Почему нам хочется, чтобы искусство было прекрасным

Гаврилов: «Мы, как мне кажется, в последнее время оказались заложниками калокагатии: от нас требуется, чтобы все было совершенным и добрым по природе. И «Страдающее Средневековье», и «Омерзительное искусство» — это книжки про то, что то, чем мы восхищаемся, совершенно не обязано быть совершенным и прекрасным, а может быть страшным, может включать в себя зоофилию и расчлененку».

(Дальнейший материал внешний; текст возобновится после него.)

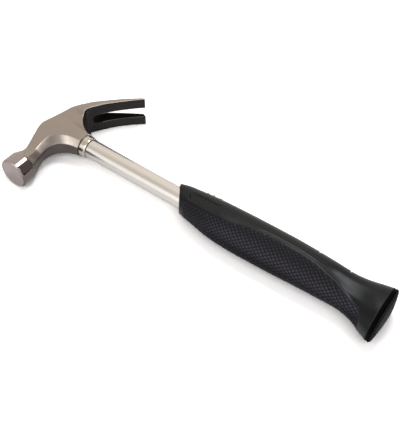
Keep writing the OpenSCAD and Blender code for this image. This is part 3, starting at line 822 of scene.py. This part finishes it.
def section_points(row, ang):
    """Points of a section, which leans at the nose."""
    x, claw_half, face_half, half_t, squareness = row
    c, s = np.cos(ang), np.sin(ang)
    flat = 2 / squareness
    side = np.where(c > 0, claw_half, face_half)
    across, up = np.sign(c) * np.abs(c) ** flat, np.sign(s) * np.abs(s) ** flat
    lean = np.maximum(0, 1 - (x - grip_start) / (grip_len * lean_share)) ** 2
    return np.stack([x - nose_lean * side / nose_w * across * lean, side * across, half_t * up],
                    -1)


def even_section(row):
    """Points at even distances round a section, with their distance from its top, which is
    positive towards the striking face, and the distance from top to back."""
    fine = np.linspace(0, math.pi, 4 * 180 + 1)
    pts = section_points(row, fine)
    arc = np.concatenate([[0], np.cumsum(np.linalg.norm(np.diff(pts, axis=0), axis=1))])
    want = np.linspace(0, arc[-1], grip_sides // 2 + 1)
    top = np.interp(math.pi / 2, fine, arc)
    upper = section_points(row, np.interp(want, arc, fine))
    lower = upper[1:-1][::-1] * np.array([1, 1, -1])
    across = want - top
    return np.concatenate([upper, lower]), np.concatenate([across, across[1:-1][::-1]]), top


def edge_distance(x, s):
    """Signed distance from the edge line, positive on the knurled side."""
    best = np.full(x.shape, 1e9)
    for a, b in zip(edge_line[:-1], edge_line[1:]):
        d = b - a
        t = np.clip(((x - a[0]) * d[0] + (s - a[1]) * d[1]) / (d @ d), 0, 1)
        best = np.minimum(best, np.hypot(x - a[0] - t * d[0], s - a[1] - t * d[1]))
    inside = (s > np.interp(x, edge_line[:, 0], edge_line[:, 1])) & (x < knurl_stop)
    return np.where(inside, best, -best)


def outward_normals(points, centre):
    along = np.gradient(points, axis=0)
    around = np.roll(points, -1, axis=1) - np.roll(points, 1, axis=1)
    normals = np.cross(around, along)
    normals /= np.linalg.norm(normals, axis=-1, keepdims=True) + 1e-12
    return -normals if ((points - centre) * normals).sum(-1).mean() < 0 else normals


def knurl_relief(x, s, knurled):
    """Blunt diamonds, cut by two families of V grooves, and how deep in a groove a point is."""
    grooves = []
    for turns in (x / knurl_pitch_along + s / knurl_pitch_across,
                  x / knurl_pitch_along - s / knurl_pitch_across):
        grooves.append(np.abs(2 * (turns - np.floor(turns)) - 1))
    raised = np.minimum((1 - np.maximum(*grooves)) * 1.9, 1)
    return knurl_depth * (raised - 1) * knurled, smoothstep(0.2, 0.75, 1 - raised) * knurled


def panel_relief(x, s):
    """Long panel beside the back strip: a step at its front and along the back, which runs out
    towards the knurled side and the far end, and the groove that outlines it."""
    sides_in = np.minimum(s - panel_back - 2.0 * np.exp(-((x - panel_start) / 2.2)),
                          x - panel_start)
    inset = np.minimum(sides_in, (panel_end - x) * 0.9)
    step = smoothstep(0, 0.45, inset) * (1 - smoothstep(3.0, 8.0, s)) \
        * (1 - smoothstep(panel_fade_x, panel_fade_x + 10, x))
    outline = crest(sides_in - 0.25, 0.38) * (1 - smoothstep(4.0, 6.5, s)) \
        * (1 - smoothstep(panel_end - 3, panel_end, x))
    return -panel_depth * step - panel_groove_depth * outline, outline


def back_relief(x, from_back):
    """Three small ribs and two notches with a lip, across the back."""
    height = np.zeros(x.shape)
    for x0, high in ribs:
        height += high * crest(x - x0, 0.6) * (1 - smoothstep(8.5, 11.0, from_back))
    wide = 1 - smoothstep(9.5, 14.0, from_back)
    for x0, deep in notches:
        height += (notch_lip * crest(x - x0 + 1.6, 0.7) - deep * crest(x - x0, 0.6)) * wide
    return height


def make_grip():
    all_rows, end_row, end_half = grip_sections()
    sections = [even_section(row) for row in all_rows]
    points = np.array([pts for pts, across, top in sections])
    s = np.array([across for pts, across, top in sections])
    from_back = s + np.array([[top] for pts, across, top in sections])
    rows, sides = s.shape
    x = np.repeat(all_rows[:, :1], sides, axis=1)
    normals = outward_normals(points, np.stack([x, 0 * x, 0 * x], -1))

    dist = edge_distance(x, s)
    knurled = smoothstep(0.4, 2.6, dist) * smoothstep(knurl_start, knurl_full, x)
    height, hollow_shade = knurl_relief(x, s, knurled)

    # Fine ridge along the edge of the knurled side, with a groove beside its middle part
    line = crest(dist, 0.42) * window(x, 188, 200, 296, 312)
    # Painted highlight along the ridge, growing towards the butt
    ridge_highlight = 0.75 * line * smoothstep(200, 250, x)
    height += ridge_height * line
    height -= ridge_groove_depth * crest(dist + ridge_groove_off, 0.45) \
        * window(x, 208, 214, 259, 265)

    panel_height, outline = panel_relief(x, s)
    height += panel_height + back_relief(x, from_back)
    # The knurl's hollows and the panel's outlining groove get painted shade
    hollow_shade = np.maximum(hollow_shade, 0.95 * outline)

    # Groove at the butt's rim, and painted shade in a dark ring round the rim and the edge of the
    # end
    height -= rim_groove_depth * crest(x - rim_groove_x, 0.7)
    in_end = np.arange(rows)[:, None] >= end_row
    ring = np.where(in_end, smoothstep(0.76, 0.82, all_rows[:, 1:2] / end_half), 1.0)
    hollow_shade = np.maximum(hollow_shade, smoothstep(butt_dark_x, butt_dark_x + 0.8, x) * ring)

    # Scallop beside the ridge, which runs out onto the butt
    along = (x - scallop_start) / scallop_len
    height -= scallop_depth * window(along, 0.05, 0.45, 0.95, 1.3) \
        * crest(s + 1.4 - 7.0 * along, scallop_half_w) * smoothstep(-0.6, 1.2, -dist)

    # Paler narrow back; along the middle of the knurled side a painted sheen band on the knurl's
    # tops, and painted shade on them towards the underside
    pale_back = smoothstep(0.3, 2.2, -dist) * window(x, 134, 136, 255, 292)
    wear_and_painted_sheen = 0.28 + 0.72 * crest(s - 17.0, 6.0) * smoothstep(150, 190, x)
    wear_and_painted_sheen *= 1 - 0.97 * smoothstep(21, 27, s)

    skin = (points + normals * height[..., None]).reshape(-1, 3)
    faces = grid_faces(rows, sides)
    faces.append(tuple((rows - 1) * sides + k for k in reversed(range(sides))))
    # The bore for the tube, closed at the butt
    ang = np.array([math.atan2(p[2], p[1]) for p in skin[:sides]])
    mouth = np.stack([skin[:sides, 0], (tube_r + fit_gap) * np.cos(ang),
                      (tube_r + fit_gap) * np.sin(ang)], -1)
    floor_ring = mouth.copy()
    floor_ring[:, 0] = tube_end + end_flange
    base = len(skin)
    for k in range(sides):
        n = (k + 1) % sides
        faces.append((k, n, base + n, base + k))
        faces.append((base + k, base + n, base + sides + n, base + sides + k))
    faces.append(tuple(base + sides + k for k in range(sides)))
    ob = make_mesh("grip", np.concatenate([skin, mouth, floor_ring]), faces)
    give(ob, [rubber_material(), knurl_material(), butt_material()])

    # A grid face lies between two rings and two neighbouring corners
    cut = knurled > 0.25
    cut = cut[:-1] & cut[1:] & np.roll(cut, -1, axis=1)[:-1]
    slots = np.where(x[:-1] > butt_matt_x, 2, cut.astype(int)).reshape(-1)
    for polygon, slot in zip(ob.data.polygons, slots):
        polygon.material_index = int(slot)
    ob.data.polygons[len(slots)].material_index = 2
    for name, values in (("hollow_shade", hollow_shade), ("edge", ridge_highlight), ("pale_back", pale_back), ("wear_and_painted_sheen", wear_and_painted_sheen)):
        point_attribute(ob.data, name, np.concatenate([values.reshape(-1), np.zeros(2 * sides)]))
    return outward(ob)


grip = make_grip()
smooth_shade(grip, 50)
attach(grip, "root")
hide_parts("rubber_grip")


# ---------------------------------------------------------------- floor

def support_plane(obs):
    """Plane z = a + b x + c y that the lying hammer rests on: butt, bell and claw touch it."""
    pts = np.concatenate([np.array([v.co[:] for v in o.data.vertices]) for o in obs])
    butt_from, head_end_from = 0.10, 0.045
    zones = [pts[pts[:, 0] > butt_from], pts[pts[:, 1] < -head_end_from],
             pts[pts[:, 1] > head_end_from]]
    plane = np.zeros(3)
    for _ in range(8):
        low = []
        for z in zones:
            gap = z[:, 2] - (plane[0] + plane[1] * z[:, 0] + plane[2] * z[:, 1])
            low.append(z[gap.argmin()])
        low = np.array(low)
        plane = np.linalg.solve(np.c_[np.ones(3), low[:, 0], low[:, 1]], low[:, 2])
    return plane


plane_z, slope_x, slope_y = support_plane([head, grip])
half_side = 4.0
floor_mesh = bpy.data.meshes.new("floor")
corners = [(-half_side, -half_side), (half_side, -half_side),
           (half_side, half_side), (-half_side, half_side)]
floor_mesh.from_pydata([(x, y, plane_z + slope_x * x + slope_y * y) for x, y in corners], [],
                       [(0, 1, 2, 3)])
floor = bpy.data.objects.new("floor", floor_mesh)
bpy.context.scene.collection.objects.link(floor)

floor_material = bpy.data.materials.new("pale_floor")
floor_material.use_nodes = True
floor_material.node_tree.nodes.clear()
n = Nodes(floor_material.node_tree, "Object")
out = n.new("OutputMaterial")
diffuse = n.new("BsdfDiffuse")
grain = n.new("TexNoise")
grain.inputs["Scale"].default_value = 30
colour = n.mix(grain.outputs["Fac"], (0.89, 0.89, 0.89), (0.91, 0.91, 0.91))
# Seen in polished steel the floor is brighter. To the camera it is brighter still, and more so
# beyond the lamps' reach, so that it ends in white on all sides
colour = n.mix(n.rays("Is Glossy Ray", "Is Transmission Ray"), colour, (1.18, 1.18, 1.19))
far_off = n.ramp(n.vector_math("LENGTH", "Value", n.place), 0.45, 1.5)
white = n.mix(far_off, (1.75, 1.755, 1.77), (2.5, 2.6, 2.75))
colour = n.mix(n.rays("Is Camera Ray"), colour, white)
n.feed(colour, diffuse.inputs["Color"])
n.feed(diffuse.outputs["BSDF"], out.inputs["Surface"])
floor.data.materials.append(floor_material)


# ---------------------------------------------------------------- light and camera

def direction(az, el):
    """Unit vector: azimuth 0 looks from the front (-Y) and 90 from the right (+X)."""
    az, el = math.radians(az), math.radians(el)
    return Vector((math.sin(az) * math.cos(el), -math.cos(az) * math.cos(el), math.sin(el)))


scene = bpy.context.scene
scene.view_settings.view_transform = "Standard"

world = bpy.data.worlds.new("studio")
scene.world = world
world.use_nodes = True
world.node_tree.nodes.clear()
n = Nodes(world.node_tree, "Generated")
out = n.new("OutputWorld")
background = n.new("Background")
# The studio's walls, softly brighter or darker round some directions: azimuth and elevation,
# the angles at which a patch starts to fade and ends, colour
walls = (1.00, 0.985, 0.97)
for way, inner, outer, tint in (
        ((-140, 40), 30, 65, (1.18, 1.09, 0.99)), ((-55, 52), 8, 32, (0.91, 0.83, 0.72)),
        ((-22, 8), 14, 40, (1.55, 1.54, 1.52)), ((-8, 32), 8, 24, (2.1, 2.06, 2.02)),
        ((112, 18), 44, 74, (0.24, 0.215, 0.205))):
    facing = n.vector_math("DOT_PRODUCT", "Value", n.place, direction(*way))
    share = n.ramp(facing, math.cos(math.radians(outer)), math.cos(math.radians(inner)))
    walls = n.mix(share, walls, tint)
n.feed(n.mix(n.rays("Is Camera Ray"), walls, (1.0, 1.0, 1.0)), background.inputs["Color"])
# The walls show at full strength in metal, and light the floor more weakly than the lamps
strength = n.new("MapRange")
n.feed(n.rays("Is Camera Ray", "Is Glossy Ray", "Is Transmission Ray"), strength.inputs["Value"])
strength.inputs["To Min"].default_value = 0.5
n.feed(strength.outputs["Result"], background.inputs["Strength"])
n.feed(background.outputs["Background"], out.inputs["Surface"])


def softbox(name, place, target, size, radiance):
    """Area light that shows as a rectangle of this radiance in polished steel."""
    data = bpy.data.lights.new(name, "AREA")
    data.shape = "RECTANGLE"
    data.size, data.size_y = size
    data.energy = radiance * math.pi * size[0] * size[1]
    ob = bpy.data.objects.new(name, data)
    scene.collection.objects.link(ob)
    ob.location = place
    ob.rotation_mode = "QUATERNION"
    ob.rotation_quaternion = (Vector(target) - Vector(place)).to_track_quat("-Z", "Y")
    ob.visible_camera = False


head_place, middle = Vector((-0.15, -0.03, 0.02)), Vector((0, 0, 0.02))
softbox("back_softbox", (-0.018, 0.282, 0.733), middle, (0.29, 0.26), 8.5)
softbox("front_softbox", head_place + direction(6, 43), head_place, (0.38, 0.46), 2.9)
softbox("key_softbox", middle + direction(64, 50) * 1.1, middle, (0.56, 0.50), 2.6)

# The camera that was fitted to the photograph: its place in metres, where it looks from, its
# roll, and its focal length and the centre of its view in pixels of the 400 by 440 picture
camera_place, camera_roll = (0.2280, -0.3406, 0.4882), math.radians(2.424)
picture_w, picture_h, focal_px, centre_px, sensor = 400, 440, 747.38, (204.86, 212.17), 36
away = direction(33.685, 49.146)
up = Vector((0, 0, 1)) - away * away.z
up.normalize()
right = up.cross(away)
right, up = (math.cos(camera_roll) * right + math.sin(camera_roll) * up,
             -math.sin(camera_roll) * right + math.cos(camera_roll) * up)
cam_data = bpy.data.cameras.new("camera")
cam_data.sensor_fit = "AUTO"
cam_data.sensor_width = sensor
cam_data.lens = focal_px * sensor / picture_h
cam_data.shift_x = (picture_w / 2 - centre_px[0]) / picture_h
cam_data.shift_y = (centre_px[1] - picture_h / 2) / picture_h
cam_data.clip_start, cam_data.clip_end = 0.01, 50
cam = bpy.data.objects.new("camera", cam_data)
cam.matrix_world = Matrix([(right[i], up[i], away[i], camera_place[i]) for i in range(3)]
                          + [(0, 0, 0, 1)])
scene.collection.objects.link(cam)
scene.camera = cam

Багдасарова: «По моим ощущениям, это связано с тем, что мы все —продукт отбора советской цивилизации, которая в течение почти века доносила до нас прекрасное, самые лучшие образцы культуры, литературы и кинематографа, — и поэтому мы привыкли, что искусство красивое, доброе и хорошее. А сейчас, когда мы влились обратно в мировое сообщество, на нас все это обрушивается, и нам дискомфортно от того, что это оказалось не так».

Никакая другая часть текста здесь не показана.